» **Work required**: Reproduce every entry exactly.

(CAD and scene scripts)
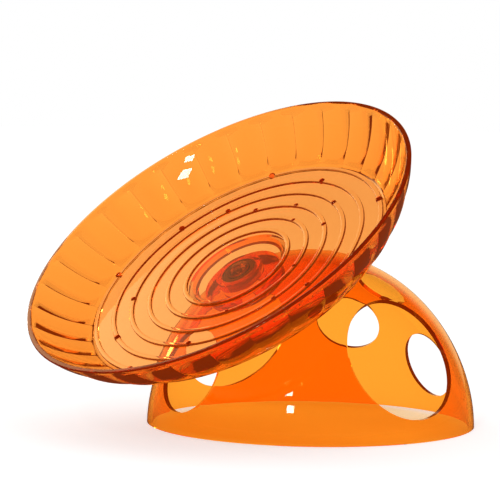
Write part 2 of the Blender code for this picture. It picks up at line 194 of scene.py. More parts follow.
@dataclass(frozen=True)
class ClearAmber:
    """Injection-moulded clear polystyrene, dyed amber.

    One wall looks amber, two look orange, and long ways inside it, as along an edge, look red brown. A
    polished mould leaves it glossy, with a faint flow ripple.
    """

    name: str = "amber_polystyrene_moulded"
    # white light after one wall
    tint: str = "ffa544"
    ior: float = 1.54
    roughness_low: float = 0.0
    roughness_high: float = 0.03
    # what is left of white light after a way of this length inside, on top of the tint
    way: float = 0.0025
    kept: tuple[float, float, float] = (0.99, 0.86, 0.7)
    # painted glow: the plastic emits a faint orange light everywhere, though it is no lamp, so that thick
    # stretches keep some orange
    painted_glow_colour: str = "ff7800"
    glow: float = 0.034
    # the deck, which is thinner than the wall round it
    deck_tint: str = "ffb262"
    # the nubs' tops, where the dye looks deeper
    nub_colour: str = "f04a1c"
    ripple_spacing_mm: float = 9.0
    ripple_strength: float = 0.02
    ripple_detail: float = 1.0

    def absorption(self) -> tuple[float, tuple[float, float, float, float]]:
        """Work the absorption's density and colour out of what is kept.

        Returns:
            The density in shares lost per metre, and the linear colour that goes with it.
        """
        losses = [-math.log(share) / self.way for share in self.kept]
        density = max(losses)
        colour = [1 - loss / density for loss in losses]
        return density, (colour[0], colour[1], colour[2], 1.0)

    def build(self) -> Material:
        """Make the material."""
        material, tree, shader = new_material(self.name)
        shader.inputs["Transmission Weight"].default_value = 1.0
        nub = add_node(tree, "ShaderNodeAttribute", {"attribute_name": "nub_tint"})
        deck = add_node(tree, "ShaderNodeAttribute", {"attribute_name": "deck_tint"})
        tint = blend(tree, "RGBA", deck.outputs["Fac"], linear(self.tint), linear(self.deck_tint))
        tint = blend(tree, "RGBA", nub.outputs["Fac"], tint, linear(self.nub_colour))
        tree.links.new(tint, shader.inputs["Base Color"])
        shader.inputs["IOR"].default_value = self.ior
        # painted glow: a faint orange emission over the whole plastic, though it is no lamp
        shader.inputs["Emission Color"].default_value = linear(self.painted_glow_colour)
        shader.inputs["Emission Strength"].default_value = self.glow
        material.cycles.emission_sampling = "NONE"
        ripple = mottle(tree, self.ripple_spacing_mm, self.ripple_detail)
        rough = spread(tree, ripple, self.roughness_low, self.roughness_high)
        bump = add_node(tree, "ShaderNodeBump", {"Strength": self.ripple_strength, "Distance": MILLIMETRE},
                        {"Height": ripple})
        tree.links.new(rough, shader.inputs["Roughness"])
        tree.links.new(bump.outputs["Normal"], shader.inputs["Normal"])
        density, colour = self.absorption()
        dye = add_node(tree, "ShaderNodeVolumeAbsorption", {"Color": colour, "Density": density})
        tree.links.new(dye.outputs["Volume"], tree.nodes["Material Output"].inputs["Volume"])
        return material


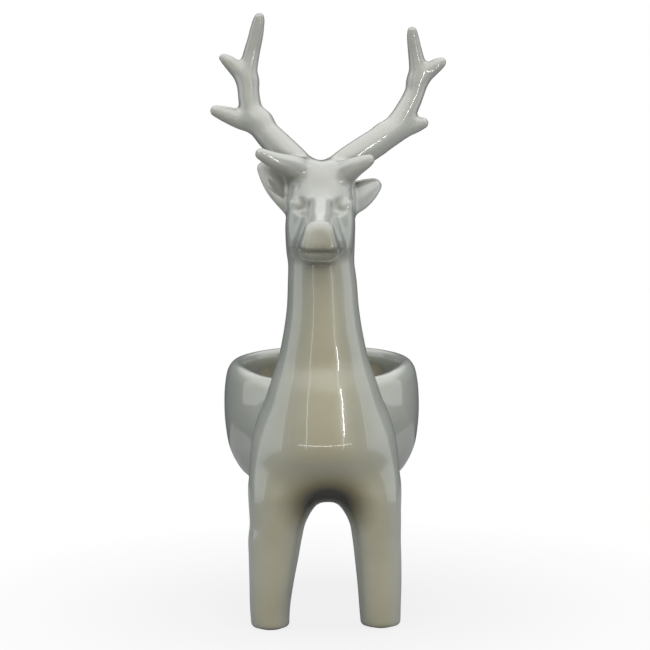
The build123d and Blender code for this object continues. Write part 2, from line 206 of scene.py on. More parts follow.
# height, middle x, middle y, half width, half depth
CHEST = [
    (76, 0, 4, 42, 19), (88, 0, 3, 45, 24), (98, 0, 2, 46.2, 26), (112, 0, 2, 45.8, 27),
    (125, 0, 2, 43.4, 26.5), (136, 0, 3, 39, 25), (146, 0, 4, 32, 22), (156, 0, 4, 24, 18),
]
NECK = [
    (98, 0, 1, 32, 25.5), (110, 0, -0.6, 32, 28.6), (125, 0, -0.8, 31.4, 28.9), (148, 0, 0, 30.4, 26.9),
    (160, 0, 0.6, 29.0, 25.2),
    (167, 0, 0.5, 28.2, 24.2), (177, 0, 0, 26.2, 23.2), (190, 0, -1, 23.8, 22.2),
    (202, 0, -2, 22.2, 21.3), (218, -0.2, -3, 21.2, 20.5), (231, -0.8, -4, 20.2, 20),
    (243, -1.2, -5, 19.8, 19.6), (256, -1.4, -5, 19.6, 18.5), (268, -1.4, -4, 18, 17),
]
SHOULDER = ((0, 36, 112), (43, 44, 36))
LEFT_FORELEG = [
    (0, -34.9, 0, 11.8, 11.9), (12, -35.0, 0, 12.5, 12.5), (29, -33.8, 0, 13.9, 13.5),
    (45, -32.3, 0.3, 15.6, 14.8), (57, -31.2, 0.6, 16.8, 16.2), (66, -29.6, 0.8, 17.4, 17.6),
    (74, -27.8, 1, 19.4, 19), (98, -23, 1, 23, 24),
]
RIGHT_FORELEG = [
    (0, 34.3, 0, 12.4, 12.3), (11, 34.0, 0, 13.0, 13.0), (25, 33.8, 0, 13.7, 13.5),
    (43, 33.0, 0.3, 14.6, 14.4), (56, 32.2, 0.6, 15.2, 16.0), (66, 31.4, 0.8, 16.2, 17.4),
    (74, 29.6, 1, 18.0, 19), (98, 24, 1, 23, 24),
]
HIND_LEG = [
    (0, 36.5, 122, 9.3, 10.6), (8, 36.5, 122.2, 9.7, 11.2), (24, 36.2, 124.6, 9.6, 11.0),
    (40, 35.5, 126.2, 10.4, 12.2), (58, 34.4, 125.0, 12.2, 15.4), (76, 32.6, 120.5, 14.6, 19.6),
    (96, 30, 113, 16.5, 24),
]
BELLY_Z, BELLY_ROUND = 72.5, 14  # the bowl's underside, and how rounded its edge is
BOWL_FLOOR_Z, BOWL_FLOOR_ROUND = 79.5, 16
CAVITY_TOP = 146.0  # above this the neck may run out into the bowl
# The round boss that the lamp pipe goes through, and the flat seats cut in it for the washers.
BOSS_RADIUS, BOSS_EDGE, BOSS_FILLET = 14.0, 1.6, 3
SEAT_RADIUS, SEAT_EDGE = 12.3, 0.6
PIPE_HOLE_RADIUS, PIPE_HOLE_FROM_Y, PIPE_HOLE_EDGE = 5.6, 120, 0.8
PIPE_HOLE_BOX = ((-12, 120, 96), (12, 170, 128))
# How wide the fillets are where one form runs into the next.
CHEST_NECK_FILLET, SHOULDER_FILLET, BOWL_FILLET = 14, 12, 15
BETWEEN_FORELEGS_FILLET, FORELEGS_FILLET, HIND_LEG_FILLET = 15, 11, 12
CAVITY_EDGE, RIM_EDGE, RIM_NECK_FILLET = 8, 12, 14


def bowl(p):
    """The open bowl of the back: its outside, its inside, and the rounded rim."""
    x, y, z = p[:, 0] - BOWL_MID[0], p[:, 1] - BOWL_MID[1], p[:, 2]
    (half,) = curve_through(BOWL_OUTSIDE)(z)
    outside = oval(x, y, half, half * BOWL_LONG)
    outside = blend_max(outside, BELLY_Z - z, BELLY_ROUND)
    (half,) = curve_through(BOWL_INSIDE)(z)
    inside = oval(x, y, half, half * BOWL_LONG)
    inside = blend_max(inside, BOWL_FLOOR_Z - z, BOWL_FLOOR_ROUND)
    return outside, inside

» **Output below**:
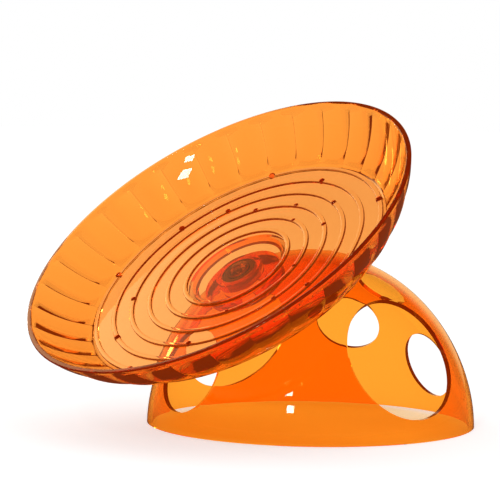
Write part 2 of the Blender code for this picture. It picks up at line 194 of scene.py. More parts follow.
@dataclass(frozen=True)
class ClearAmber:
    """Injection-moulded clear polystyrene, dyed amber.

    One wall looks amber, two look orange, and long ways inside it, as along an edge, look red brown. A
    polished mould leaves it glossy, with a faint flow ripple.
    """

    name: str = "amber_polystyrene_moulded"
    # white light after one wall
    tint: str = "ffa544"
    ior: float = 1.54
    roughness_low: float = 0.0
    roughness_high: float = 0.03
    # what is left of white light after a way of this length inside, on top of the tint
    way: float = 0.0025
    kept: tuple[float, float, float] = (0.99, 0.86, 0.7)
    # painted glow: the plastic emits a faint orange light everywhere, though it is no lamp, so that thick
    # stretches keep some orange
    painted_glow_colour: str = "ff7800"
    glow: float = 0.034
    # the deck, which is thinner than the wall round it
    deck_tint: str = "ffb262"
    # the nubs' tops, where the dye looks deeper
    nub_colour: str = "f04a1c"
    ripple_spacing_mm: float = 9.0
    ripple_strength: float = 0.02
    ripple_detail: float = 1.0

    def absorption(self) -> tuple[float, tuple[float, float, float, float]]:
        """Work the absorption's density and colour out of what is kept.

        Returns:
            The density in shares lost per metre, and the linear colour that goes with it.
        """
        losses = [-math.log(share) / self.way for share in self.kept]
        density = max(losses)
        colour = [1 - loss / density for loss in losses]
        return density, (colour[0], colour[1], colour[2], 1.0)

    def build(self) -> Material:
        """Make the material."""
        material, tree, shader = new_material(self.name)
        shader.inputs["Transmission Weight"].default_value = 1.0
        nub = add_node(tree, "ShaderNodeAttribute", {"attribute_name": "nub_tint"})
        deck = add_node(tree, "ShaderNodeAttribute", {"attribute_name": "deck_tint"})
        tint = blend(tree, "RGBA", deck.outputs["Fac"], linear(self.tint), linear(self.deck_tint))
        tint = blend(tree, "RGBA", nub.outputs["Fac"], tint, linear(self.nub_colour))
        tree.links.new(tint, shader.inputs["Base Color"])
        shader.inputs["IOR"].default_value = self.ior
        # painted glow: a faint orange emission over the whole plastic, though it is no lamp
        shader.inputs["Emission Color"].default_value = linear(self.painted_glow_colour)
        shader.inputs["Emission Strength"].default_value = self.glow
        material.cycles.emission_sampling = "NONE"
        ripple = mottle(tree, self.ripple_spacing_mm, self.ripple_detail)
        rough = spread(tree, ripple, self.roughness_low, self.roughness_high)
        bump = add_node(tree, "ShaderNodeBump", {"Strength": self.ripple_strength, "Distance": MILLIMETRE},
                        {"Height": ripple})
        tree.links.new(rough, shader.inputs["Roughness"])
        tree.links.new(bump.outputs["Normal"], shader.inputs["Normal"])
        density, colour = self.absorption()
        dye = add_node(tree, "ShaderNodeVolumeAbsorption", {"Color": colour, "Density": density})
        tree.links.new(dye.outputs["Volume"], tree.nodes["Material Output"].inputs["Volume"])
        return material


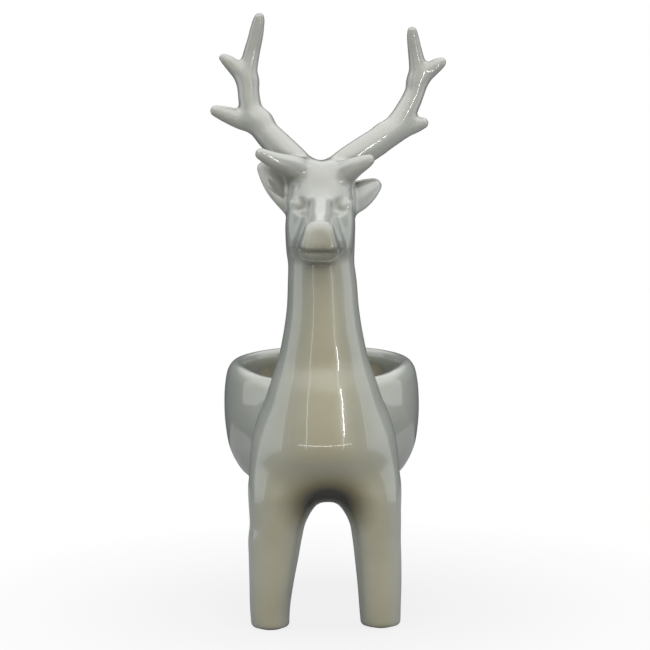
The build123d and Blender code for this object continues. Write part 2, from line 206 of scene.py on. More parts follow.
# height, middle x, middle y, half width, half depth
CHEST = [
    (76, 0, 4, 42, 19), (88, 0, 3, 45, 24), (98, 0, 2, 46.2, 26), (112, 0, 2, 45.8, 27),
    (125, 0, 2, 43.4, 26.5), (136, 0, 3, 39, 25), (146, 0, 4, 32, 22), (156, 0, 4, 24, 18),
]
NECK = [
    (98, 0, 1, 32, 25.5), (110, 0, -0.6, 32, 28.6), (125, 0, -0.8, 31.4, 28.9), (148, 0, 0, 30.4, 26.9),
    (160, 0, 0.6, 29.0, 25.2),
    (167, 0, 0.5, 28.2, 24.2), (177, 0, 0, 26.2, 23.2), (190, 0, -1, 23.8, 22.2),
    (202, 0, -2, 22.2, 21.3), (218, -0.2, -3, 21.2, 20.5), (231, -0.8, -4, 20.2, 20),
    (243, -1.2, -5, 19.8, 19.6), (256, -1.4, -5, 19.6, 18.5), (268, -1.4, -4, 18, 17),
]
SHOULDER = ((0, 36, 112), (43, 44, 36))
LEFT_FORELEG = [
    (0, -34.9, 0, 11.8, 11.9), (12, -35.0, 0, 12.5, 12.5), (29, -33.8, 0, 13.9, 13.5),
    (45, -32.3, 0.3, 15.6, 14.8), (57, -31.2, 0.6, 16.8, 16.2), (66, -29.6, 0.8, 17.4, 17.6),
    (74, -27.8, 1, 19.4, 19), (98, -23, 1, 23, 24),
]
RIGHT_FORELEG = [
    (0, 34.3, 0, 12.4, 12.3), (11, 34.0, 0, 13.0, 13.0), (25, 33.8, 0, 13.7, 13.5),
    (43, 33.0, 0.3, 14.6, 14.4), (56, 32.2, 0.6, 15.2, 16.0), (66, 31.4, 0.8, 16.2, 17.4),
    (74, 29.6, 1, 18.0, 19), (98, 24, 1, 23, 24),
]
HIND_LEG = [
    (0, 36.5, 122, 9.3, 10.6), (8, 36.5, 122.2, 9.7, 11.2), (24, 36.2, 124.6, 9.6, 11.0),
    (40, 35.5, 126.2, 10.4, 12.2), (58, 34.4, 125.0, 12.2, 15.4), (76, 32.6, 120.5, 14.6, 19.6),
    (96, 30, 113, 16.5, 24),
]
BELLY_Z, BELLY_ROUND = 72.5, 14  # the bowl's underside, and how rounded its edge is
BOWL_FLOOR_Z, BOWL_FLOOR_ROUND = 79.5, 16
CAVITY_TOP = 146.0  # above this the neck may run out into the bowl
# The round boss that the lamp pipe goes through, and the flat seats cut in it for the washers.
BOSS_RADIUS, BOSS_EDGE, BOSS_FILLET = 14.0, 1.6, 3
SEAT_RADIUS, SEAT_EDGE = 12.3, 0.6
PIPE_HOLE_RADIUS, PIPE_HOLE_FROM_Y, PIPE_HOLE_EDGE = 5.6, 120, 0.8
PIPE_HOLE_BOX = ((-12, 120, 96), (12, 170, 128))
# How wide the fillets are where one form runs into the next.
CHEST_NECK_FILLET, SHOULDER_FILLET, BOWL_FILLET = 14, 12, 15
BETWEEN_FORELEGS_FILLET, FORELEGS_FILLET, HIND_LEG_FILLET = 15, 11, 12
CAVITY_EDGE, RIM_EDGE, RIM_NECK_FILLET = 8, 12, 14


def bowl(p):
    """The open bowl of the back: its outside, its inside, and the rounded rim."""
    x, y, z = p[:, 0] - BOWL_MID[0], p[:, 1] - BOWL_MID[1], p[:, 2]
    (half,) = curve_through(BOWL_OUTSIDE)(z)
    outside = oval(x, y, half, half * BOWL_LONG)
    outside = blend_max(outside, BELLY_Z - z, BELLY_ROUND)
    (half,) = curve_through(BOWL_INSIDE)(z)
    inside = oval(x, y, half, half * BOWL_LONG)
    inside = blend_max(inside, BOWL_FLOOR_Z - z, BOWL_FLOOR_ROUND)
    return outside, inside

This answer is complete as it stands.